Narasi

Mewaspadai Radikalisasi yang Dibungkus Kekecewaan Politik

Radikalisasi adalah proses di mana seseorang secara bertahap menerima pandangan ekstrem dan mungkin berujung pada tindakan kekerasan. Salah satu jalur radikalisasi yang semakin mengkhawatirkan adalah ketika kekecewaan politik dimanfaatkan sebagai pintu masuk. Kekecewaan terhadap kebijakan pemerintah, ketidakpuasan terhadap proses pemilu, atau ketidakpercayaan terhadap institusi negara dapat menjadi landasan subur bagi munculnya radikalisme.

Saat rasa frustrasi tidak ditangani dengan baik, individu atau kelompok yang kecewa bisa terjerumus dalam pandangan ekstrem yang berbahaya. Oleh karena itu, penting bagi kita untuk memahami bagaimana radikalisasi bisa dibungkus dalam kekecewaan politik, serta langkah-langkah yang dapat diambil untuk mencegahnya.

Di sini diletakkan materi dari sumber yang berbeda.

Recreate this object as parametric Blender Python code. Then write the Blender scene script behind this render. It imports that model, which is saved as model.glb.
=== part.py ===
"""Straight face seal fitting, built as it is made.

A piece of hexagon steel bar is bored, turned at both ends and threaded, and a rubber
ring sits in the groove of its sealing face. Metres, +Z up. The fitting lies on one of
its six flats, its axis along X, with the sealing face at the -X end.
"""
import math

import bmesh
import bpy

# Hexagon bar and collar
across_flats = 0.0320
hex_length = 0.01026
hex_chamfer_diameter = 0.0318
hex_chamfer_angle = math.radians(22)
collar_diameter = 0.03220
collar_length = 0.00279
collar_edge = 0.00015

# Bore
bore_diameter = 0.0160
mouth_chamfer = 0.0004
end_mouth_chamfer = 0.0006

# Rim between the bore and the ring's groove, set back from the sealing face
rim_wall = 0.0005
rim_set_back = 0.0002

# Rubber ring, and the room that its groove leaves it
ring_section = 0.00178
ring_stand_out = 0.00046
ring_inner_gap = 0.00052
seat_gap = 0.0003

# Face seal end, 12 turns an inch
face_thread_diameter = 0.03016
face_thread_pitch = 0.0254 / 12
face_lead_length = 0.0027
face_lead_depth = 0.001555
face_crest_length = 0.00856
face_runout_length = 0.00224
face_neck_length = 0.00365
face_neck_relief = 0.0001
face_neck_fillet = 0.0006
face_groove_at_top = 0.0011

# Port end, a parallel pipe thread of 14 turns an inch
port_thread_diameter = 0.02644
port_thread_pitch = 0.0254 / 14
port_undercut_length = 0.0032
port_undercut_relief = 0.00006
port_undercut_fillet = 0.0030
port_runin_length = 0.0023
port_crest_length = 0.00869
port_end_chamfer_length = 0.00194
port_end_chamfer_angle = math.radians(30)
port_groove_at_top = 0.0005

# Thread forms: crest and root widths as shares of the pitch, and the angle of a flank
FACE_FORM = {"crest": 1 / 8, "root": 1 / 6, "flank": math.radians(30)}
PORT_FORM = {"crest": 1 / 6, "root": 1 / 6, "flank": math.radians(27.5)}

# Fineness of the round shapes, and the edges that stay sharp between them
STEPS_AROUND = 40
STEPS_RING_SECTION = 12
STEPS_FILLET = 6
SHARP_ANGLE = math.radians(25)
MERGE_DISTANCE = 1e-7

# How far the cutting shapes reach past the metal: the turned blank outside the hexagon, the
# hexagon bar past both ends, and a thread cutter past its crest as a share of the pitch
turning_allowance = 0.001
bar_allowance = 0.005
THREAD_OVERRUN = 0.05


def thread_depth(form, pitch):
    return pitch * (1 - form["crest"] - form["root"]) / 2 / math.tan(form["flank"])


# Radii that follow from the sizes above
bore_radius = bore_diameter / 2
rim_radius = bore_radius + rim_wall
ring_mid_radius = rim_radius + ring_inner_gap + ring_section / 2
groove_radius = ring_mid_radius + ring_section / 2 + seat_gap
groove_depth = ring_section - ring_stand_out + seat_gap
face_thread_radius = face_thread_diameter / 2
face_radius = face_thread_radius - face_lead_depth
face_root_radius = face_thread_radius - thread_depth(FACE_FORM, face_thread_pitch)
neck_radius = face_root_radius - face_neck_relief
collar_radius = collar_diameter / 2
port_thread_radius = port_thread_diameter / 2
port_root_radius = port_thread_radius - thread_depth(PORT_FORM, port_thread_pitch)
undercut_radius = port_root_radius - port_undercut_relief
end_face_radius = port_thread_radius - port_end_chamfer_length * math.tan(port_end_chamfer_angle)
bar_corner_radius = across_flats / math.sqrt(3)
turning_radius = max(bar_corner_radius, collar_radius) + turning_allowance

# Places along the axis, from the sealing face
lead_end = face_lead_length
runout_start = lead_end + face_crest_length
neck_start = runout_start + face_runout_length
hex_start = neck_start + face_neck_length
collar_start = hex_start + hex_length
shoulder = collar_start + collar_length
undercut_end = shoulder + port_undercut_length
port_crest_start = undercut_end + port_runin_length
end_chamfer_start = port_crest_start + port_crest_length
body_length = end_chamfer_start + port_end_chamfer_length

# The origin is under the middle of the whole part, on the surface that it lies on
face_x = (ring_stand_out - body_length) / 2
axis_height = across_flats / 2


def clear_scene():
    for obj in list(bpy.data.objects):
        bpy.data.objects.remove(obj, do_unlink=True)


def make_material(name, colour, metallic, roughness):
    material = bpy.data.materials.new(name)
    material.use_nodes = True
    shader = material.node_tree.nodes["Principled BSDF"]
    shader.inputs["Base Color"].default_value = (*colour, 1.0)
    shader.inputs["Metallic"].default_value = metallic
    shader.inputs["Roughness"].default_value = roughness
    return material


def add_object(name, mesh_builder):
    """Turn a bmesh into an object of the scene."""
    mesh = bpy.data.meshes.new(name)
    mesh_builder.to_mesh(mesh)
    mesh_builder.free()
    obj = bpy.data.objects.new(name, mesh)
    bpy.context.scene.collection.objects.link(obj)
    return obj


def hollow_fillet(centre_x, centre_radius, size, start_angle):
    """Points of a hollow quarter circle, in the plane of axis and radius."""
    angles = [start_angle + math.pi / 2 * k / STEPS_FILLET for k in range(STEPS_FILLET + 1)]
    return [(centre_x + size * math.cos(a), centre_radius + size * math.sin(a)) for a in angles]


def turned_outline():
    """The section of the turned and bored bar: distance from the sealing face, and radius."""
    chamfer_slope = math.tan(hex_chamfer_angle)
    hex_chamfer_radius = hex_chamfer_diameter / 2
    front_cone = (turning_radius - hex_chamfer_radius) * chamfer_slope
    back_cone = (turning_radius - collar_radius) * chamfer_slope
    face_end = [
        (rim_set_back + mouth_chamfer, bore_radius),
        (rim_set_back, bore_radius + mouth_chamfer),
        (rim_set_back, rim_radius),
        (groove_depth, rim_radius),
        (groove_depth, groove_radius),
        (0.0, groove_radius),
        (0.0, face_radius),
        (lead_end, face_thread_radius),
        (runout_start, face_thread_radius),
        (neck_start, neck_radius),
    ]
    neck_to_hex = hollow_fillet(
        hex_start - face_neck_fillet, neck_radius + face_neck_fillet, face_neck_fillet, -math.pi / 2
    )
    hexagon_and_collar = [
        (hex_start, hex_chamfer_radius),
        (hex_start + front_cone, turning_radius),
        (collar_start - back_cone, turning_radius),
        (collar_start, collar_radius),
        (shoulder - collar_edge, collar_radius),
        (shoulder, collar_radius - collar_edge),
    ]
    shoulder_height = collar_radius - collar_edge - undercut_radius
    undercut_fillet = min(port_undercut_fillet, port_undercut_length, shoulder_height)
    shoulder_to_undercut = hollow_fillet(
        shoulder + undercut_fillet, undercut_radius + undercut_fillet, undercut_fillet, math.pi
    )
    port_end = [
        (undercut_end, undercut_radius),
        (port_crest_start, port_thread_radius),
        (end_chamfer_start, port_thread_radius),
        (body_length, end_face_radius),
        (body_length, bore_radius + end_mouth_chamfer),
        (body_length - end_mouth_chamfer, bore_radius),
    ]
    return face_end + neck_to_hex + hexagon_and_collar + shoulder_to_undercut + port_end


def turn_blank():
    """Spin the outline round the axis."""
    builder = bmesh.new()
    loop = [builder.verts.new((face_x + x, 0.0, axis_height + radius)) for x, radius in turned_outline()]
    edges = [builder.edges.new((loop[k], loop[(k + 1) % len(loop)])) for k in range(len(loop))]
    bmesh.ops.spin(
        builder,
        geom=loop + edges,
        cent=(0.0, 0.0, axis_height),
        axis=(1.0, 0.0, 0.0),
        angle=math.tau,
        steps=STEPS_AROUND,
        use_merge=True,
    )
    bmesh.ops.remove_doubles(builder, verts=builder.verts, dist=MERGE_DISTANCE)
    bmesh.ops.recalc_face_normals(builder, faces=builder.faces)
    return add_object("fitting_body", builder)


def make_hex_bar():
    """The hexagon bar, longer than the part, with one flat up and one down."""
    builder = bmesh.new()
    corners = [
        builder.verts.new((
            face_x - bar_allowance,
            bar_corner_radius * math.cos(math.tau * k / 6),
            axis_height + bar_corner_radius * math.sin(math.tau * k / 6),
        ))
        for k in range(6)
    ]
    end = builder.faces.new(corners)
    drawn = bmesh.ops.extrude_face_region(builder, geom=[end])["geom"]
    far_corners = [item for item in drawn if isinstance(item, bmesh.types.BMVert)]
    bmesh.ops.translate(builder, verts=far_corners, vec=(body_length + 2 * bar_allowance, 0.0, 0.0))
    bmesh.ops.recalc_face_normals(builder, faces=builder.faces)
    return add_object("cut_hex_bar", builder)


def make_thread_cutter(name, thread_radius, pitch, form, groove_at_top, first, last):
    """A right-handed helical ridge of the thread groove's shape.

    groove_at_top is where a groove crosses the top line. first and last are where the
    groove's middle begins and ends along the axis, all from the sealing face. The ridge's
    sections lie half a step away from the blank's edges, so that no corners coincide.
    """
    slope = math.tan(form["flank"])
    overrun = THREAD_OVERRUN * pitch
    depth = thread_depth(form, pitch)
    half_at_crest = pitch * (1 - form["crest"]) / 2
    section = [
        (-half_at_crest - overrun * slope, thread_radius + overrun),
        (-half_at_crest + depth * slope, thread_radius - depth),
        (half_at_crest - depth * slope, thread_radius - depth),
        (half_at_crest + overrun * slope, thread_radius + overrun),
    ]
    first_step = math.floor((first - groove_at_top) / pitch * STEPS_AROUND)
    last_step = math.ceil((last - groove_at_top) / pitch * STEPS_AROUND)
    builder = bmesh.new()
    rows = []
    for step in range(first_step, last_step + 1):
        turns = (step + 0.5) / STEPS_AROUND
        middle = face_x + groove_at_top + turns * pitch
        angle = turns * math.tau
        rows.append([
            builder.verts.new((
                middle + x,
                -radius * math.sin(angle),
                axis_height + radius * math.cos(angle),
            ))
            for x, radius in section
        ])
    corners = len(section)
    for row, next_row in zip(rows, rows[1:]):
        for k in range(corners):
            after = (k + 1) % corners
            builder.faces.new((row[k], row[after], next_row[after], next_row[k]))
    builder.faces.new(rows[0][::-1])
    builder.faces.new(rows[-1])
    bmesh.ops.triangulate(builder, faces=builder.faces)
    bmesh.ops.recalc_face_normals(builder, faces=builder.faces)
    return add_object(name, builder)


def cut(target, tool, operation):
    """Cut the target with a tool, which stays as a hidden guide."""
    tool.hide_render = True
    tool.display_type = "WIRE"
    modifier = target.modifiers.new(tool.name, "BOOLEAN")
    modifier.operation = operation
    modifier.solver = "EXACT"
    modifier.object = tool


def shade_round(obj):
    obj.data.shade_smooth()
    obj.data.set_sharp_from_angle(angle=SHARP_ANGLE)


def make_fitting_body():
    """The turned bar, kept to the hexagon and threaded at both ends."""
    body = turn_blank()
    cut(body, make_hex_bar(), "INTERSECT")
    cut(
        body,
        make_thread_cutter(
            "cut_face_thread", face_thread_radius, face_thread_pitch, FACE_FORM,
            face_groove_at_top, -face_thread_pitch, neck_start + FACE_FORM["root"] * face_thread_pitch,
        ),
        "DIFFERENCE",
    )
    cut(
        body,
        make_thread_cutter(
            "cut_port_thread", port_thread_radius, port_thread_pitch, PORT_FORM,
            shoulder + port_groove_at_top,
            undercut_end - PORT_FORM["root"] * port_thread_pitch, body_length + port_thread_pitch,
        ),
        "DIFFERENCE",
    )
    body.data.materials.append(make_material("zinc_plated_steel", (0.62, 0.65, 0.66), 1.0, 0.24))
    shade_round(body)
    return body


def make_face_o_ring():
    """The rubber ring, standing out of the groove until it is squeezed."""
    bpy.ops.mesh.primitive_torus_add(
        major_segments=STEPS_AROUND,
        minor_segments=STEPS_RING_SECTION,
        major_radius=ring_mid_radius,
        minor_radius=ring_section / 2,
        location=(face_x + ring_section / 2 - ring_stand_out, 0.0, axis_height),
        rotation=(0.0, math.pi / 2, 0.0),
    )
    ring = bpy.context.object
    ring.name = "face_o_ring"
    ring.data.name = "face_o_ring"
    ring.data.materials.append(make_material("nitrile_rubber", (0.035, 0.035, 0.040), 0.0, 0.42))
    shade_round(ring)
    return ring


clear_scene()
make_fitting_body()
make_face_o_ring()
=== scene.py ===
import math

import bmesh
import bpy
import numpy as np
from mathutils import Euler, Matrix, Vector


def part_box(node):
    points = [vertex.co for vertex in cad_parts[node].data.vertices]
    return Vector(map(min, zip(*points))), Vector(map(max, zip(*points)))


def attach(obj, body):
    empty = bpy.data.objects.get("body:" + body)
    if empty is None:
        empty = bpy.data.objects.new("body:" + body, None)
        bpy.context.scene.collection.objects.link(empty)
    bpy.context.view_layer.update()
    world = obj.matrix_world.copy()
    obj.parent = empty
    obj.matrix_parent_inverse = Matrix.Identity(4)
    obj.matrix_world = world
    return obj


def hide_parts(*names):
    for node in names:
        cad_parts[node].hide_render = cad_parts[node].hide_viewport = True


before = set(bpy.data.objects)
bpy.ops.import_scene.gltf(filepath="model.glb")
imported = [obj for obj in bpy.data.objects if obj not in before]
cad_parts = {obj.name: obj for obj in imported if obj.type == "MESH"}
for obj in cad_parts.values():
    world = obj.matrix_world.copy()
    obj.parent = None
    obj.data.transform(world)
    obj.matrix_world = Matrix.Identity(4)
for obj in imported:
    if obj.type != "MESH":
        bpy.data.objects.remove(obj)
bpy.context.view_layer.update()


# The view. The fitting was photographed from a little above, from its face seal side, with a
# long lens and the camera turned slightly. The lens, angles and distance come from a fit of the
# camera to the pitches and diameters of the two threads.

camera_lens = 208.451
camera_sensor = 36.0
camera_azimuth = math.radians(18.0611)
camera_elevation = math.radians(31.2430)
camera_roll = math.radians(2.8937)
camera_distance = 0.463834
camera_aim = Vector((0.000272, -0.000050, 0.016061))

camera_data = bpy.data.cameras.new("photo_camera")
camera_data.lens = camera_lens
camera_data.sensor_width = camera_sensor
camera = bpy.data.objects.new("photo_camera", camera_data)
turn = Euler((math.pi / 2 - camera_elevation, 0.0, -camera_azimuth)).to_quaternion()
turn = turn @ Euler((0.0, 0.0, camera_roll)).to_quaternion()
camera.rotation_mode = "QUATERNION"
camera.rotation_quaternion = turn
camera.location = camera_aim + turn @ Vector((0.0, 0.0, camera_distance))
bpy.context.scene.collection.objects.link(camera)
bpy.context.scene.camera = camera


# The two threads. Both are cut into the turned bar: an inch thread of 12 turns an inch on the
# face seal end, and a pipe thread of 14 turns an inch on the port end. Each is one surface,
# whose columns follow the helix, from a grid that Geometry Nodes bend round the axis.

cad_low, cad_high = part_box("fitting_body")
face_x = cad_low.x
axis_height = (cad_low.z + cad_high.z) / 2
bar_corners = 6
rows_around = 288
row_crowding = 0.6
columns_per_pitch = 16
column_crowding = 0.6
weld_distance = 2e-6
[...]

Kekecewaan Politik Sebagai Faktor Pemicu Radikalisasi

Kekecewaan politik adalah fenomena yang sering kali terjadi dalam proses demokrasi. Berbagai faktor, seperti janji kampanye yang tidak ditepati, kebijakan pemerintah yang dirasa tidak adil, serta korupsi dan ketidakberpihakan pemerintah terhadap rakyat, dapat memicu ketidakpuasan di kalangan masyarakat. Ketika masyarakat merasa bahwa suara mereka tidak didengar atau tidak ada perubahan yang signifikan meskipun mereka telah berpartisipasi dalam proses politik, rasa frustrasi dan ketidakpercayaan terhadap pemerintah dapat muncul.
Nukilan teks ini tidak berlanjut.